** Written instruction **
Go through the listing and copy each line with the string "overall".

Object data in JSON
::::::::

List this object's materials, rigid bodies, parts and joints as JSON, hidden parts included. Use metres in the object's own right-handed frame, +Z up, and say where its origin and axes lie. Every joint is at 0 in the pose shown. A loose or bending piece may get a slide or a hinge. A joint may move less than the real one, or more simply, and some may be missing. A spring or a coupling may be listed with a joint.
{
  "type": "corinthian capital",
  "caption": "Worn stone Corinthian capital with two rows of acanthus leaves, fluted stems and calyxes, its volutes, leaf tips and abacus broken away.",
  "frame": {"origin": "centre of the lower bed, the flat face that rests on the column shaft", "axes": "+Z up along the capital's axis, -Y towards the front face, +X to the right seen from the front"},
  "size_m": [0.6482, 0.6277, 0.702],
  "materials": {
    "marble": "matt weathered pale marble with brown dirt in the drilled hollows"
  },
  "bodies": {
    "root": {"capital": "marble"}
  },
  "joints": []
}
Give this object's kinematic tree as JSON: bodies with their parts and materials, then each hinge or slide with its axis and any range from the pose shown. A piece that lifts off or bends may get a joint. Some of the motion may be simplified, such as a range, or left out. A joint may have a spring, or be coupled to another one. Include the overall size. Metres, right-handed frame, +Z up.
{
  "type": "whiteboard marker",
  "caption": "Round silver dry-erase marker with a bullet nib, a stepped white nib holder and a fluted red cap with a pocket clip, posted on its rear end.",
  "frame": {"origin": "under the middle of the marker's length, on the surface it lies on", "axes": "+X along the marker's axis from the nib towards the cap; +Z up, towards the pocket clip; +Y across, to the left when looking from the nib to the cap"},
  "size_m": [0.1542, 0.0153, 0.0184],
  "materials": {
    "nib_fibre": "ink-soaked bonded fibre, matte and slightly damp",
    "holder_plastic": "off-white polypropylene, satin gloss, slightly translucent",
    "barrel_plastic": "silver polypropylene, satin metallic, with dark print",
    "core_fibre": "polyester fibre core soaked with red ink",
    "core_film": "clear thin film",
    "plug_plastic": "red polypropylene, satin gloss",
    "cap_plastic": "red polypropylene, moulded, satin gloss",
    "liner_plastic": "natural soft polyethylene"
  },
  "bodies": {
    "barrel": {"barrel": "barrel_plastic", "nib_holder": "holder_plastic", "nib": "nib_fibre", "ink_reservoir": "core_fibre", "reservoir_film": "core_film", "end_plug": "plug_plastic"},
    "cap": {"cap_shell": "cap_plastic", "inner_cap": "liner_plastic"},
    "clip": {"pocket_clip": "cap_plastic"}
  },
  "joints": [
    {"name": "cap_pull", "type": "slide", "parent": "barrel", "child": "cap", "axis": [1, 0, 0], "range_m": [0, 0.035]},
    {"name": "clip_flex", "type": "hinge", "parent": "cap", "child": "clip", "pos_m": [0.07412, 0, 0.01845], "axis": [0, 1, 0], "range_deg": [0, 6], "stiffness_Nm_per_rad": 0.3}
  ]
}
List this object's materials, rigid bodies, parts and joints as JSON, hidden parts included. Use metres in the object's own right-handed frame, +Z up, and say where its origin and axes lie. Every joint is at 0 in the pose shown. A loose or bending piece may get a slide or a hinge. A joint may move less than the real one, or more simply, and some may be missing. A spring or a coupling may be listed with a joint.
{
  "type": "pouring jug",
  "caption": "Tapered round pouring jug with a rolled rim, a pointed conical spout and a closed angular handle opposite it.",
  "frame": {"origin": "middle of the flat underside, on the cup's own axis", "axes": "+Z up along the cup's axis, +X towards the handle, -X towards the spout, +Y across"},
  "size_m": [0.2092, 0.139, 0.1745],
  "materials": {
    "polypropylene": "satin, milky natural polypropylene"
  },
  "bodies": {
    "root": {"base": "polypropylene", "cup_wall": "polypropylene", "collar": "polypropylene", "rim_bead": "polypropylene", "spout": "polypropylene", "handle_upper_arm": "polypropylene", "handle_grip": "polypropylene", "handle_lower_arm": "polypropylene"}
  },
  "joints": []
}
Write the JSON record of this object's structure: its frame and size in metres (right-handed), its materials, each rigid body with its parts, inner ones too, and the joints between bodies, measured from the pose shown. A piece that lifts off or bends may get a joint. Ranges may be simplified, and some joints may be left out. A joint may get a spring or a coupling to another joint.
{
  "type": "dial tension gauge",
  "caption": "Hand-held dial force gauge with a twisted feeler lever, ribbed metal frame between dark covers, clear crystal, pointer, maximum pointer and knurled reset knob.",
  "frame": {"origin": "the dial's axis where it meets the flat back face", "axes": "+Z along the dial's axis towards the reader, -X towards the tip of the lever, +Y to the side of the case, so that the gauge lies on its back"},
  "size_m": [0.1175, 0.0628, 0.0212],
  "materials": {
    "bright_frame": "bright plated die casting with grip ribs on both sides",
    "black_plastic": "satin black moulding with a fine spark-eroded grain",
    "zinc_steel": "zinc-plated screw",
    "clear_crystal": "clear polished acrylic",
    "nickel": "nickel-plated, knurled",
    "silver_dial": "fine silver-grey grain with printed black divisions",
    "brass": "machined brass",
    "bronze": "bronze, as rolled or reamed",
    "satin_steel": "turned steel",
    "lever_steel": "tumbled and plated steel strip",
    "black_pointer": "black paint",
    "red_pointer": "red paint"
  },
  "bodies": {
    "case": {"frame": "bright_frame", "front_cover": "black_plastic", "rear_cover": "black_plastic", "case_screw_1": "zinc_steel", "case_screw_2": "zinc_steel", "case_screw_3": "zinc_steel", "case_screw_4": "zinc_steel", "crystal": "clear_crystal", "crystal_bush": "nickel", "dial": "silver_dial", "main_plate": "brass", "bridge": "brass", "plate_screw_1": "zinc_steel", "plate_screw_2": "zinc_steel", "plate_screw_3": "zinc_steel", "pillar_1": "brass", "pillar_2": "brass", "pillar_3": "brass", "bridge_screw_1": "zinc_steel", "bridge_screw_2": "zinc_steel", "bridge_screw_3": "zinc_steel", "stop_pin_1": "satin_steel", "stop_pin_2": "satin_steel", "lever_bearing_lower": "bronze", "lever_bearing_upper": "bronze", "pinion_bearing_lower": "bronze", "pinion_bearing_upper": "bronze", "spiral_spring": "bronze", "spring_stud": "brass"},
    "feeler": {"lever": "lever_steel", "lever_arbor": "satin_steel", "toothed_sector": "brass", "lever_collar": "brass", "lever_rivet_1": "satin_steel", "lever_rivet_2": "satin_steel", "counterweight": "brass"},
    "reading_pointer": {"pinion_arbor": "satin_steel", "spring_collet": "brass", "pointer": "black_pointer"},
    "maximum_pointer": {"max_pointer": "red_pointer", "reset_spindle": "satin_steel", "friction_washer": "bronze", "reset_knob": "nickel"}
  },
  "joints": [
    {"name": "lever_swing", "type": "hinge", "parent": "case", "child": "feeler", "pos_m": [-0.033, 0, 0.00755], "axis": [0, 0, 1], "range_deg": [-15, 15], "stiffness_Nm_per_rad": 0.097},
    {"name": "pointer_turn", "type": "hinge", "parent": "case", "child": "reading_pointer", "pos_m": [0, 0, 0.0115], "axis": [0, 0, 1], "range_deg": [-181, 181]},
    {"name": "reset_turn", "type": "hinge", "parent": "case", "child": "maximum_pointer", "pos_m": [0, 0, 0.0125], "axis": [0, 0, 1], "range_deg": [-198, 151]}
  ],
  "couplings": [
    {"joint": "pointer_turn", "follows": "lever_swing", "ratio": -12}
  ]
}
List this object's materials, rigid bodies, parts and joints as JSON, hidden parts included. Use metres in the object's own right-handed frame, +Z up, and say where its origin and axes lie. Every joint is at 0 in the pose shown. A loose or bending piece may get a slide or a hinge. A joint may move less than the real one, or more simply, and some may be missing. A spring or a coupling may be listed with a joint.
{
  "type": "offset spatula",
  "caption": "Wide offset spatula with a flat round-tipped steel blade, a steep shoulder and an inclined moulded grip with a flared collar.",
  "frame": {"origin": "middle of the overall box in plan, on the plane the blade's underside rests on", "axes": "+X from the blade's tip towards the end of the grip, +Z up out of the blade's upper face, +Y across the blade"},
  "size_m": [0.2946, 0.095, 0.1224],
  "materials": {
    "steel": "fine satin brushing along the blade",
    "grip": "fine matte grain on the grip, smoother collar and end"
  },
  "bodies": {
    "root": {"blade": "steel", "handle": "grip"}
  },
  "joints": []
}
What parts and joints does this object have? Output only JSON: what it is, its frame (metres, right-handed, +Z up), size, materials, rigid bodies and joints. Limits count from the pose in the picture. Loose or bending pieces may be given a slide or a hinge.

::::::::

** Problem solution **
Give this object's kinematic tree as JSON: bodies with their parts and materials, then each hinge or slide with its axis and any range from the pose shown. A piece that lifts off or bends may get a joint. Some of the motion may be simplified, such as a range, or left out. A joint may have a spring, or be coupled to another one. Include the overall size. Metres, right-handed frame, +Z up.
  "frame": {"origin": "middle of the overall box in plan, on the plane the blade's underside rests on", "axes": "+X from the blade's tip towards the end of the grip, +Z up out of the blade's upper face, +Y across the blade"},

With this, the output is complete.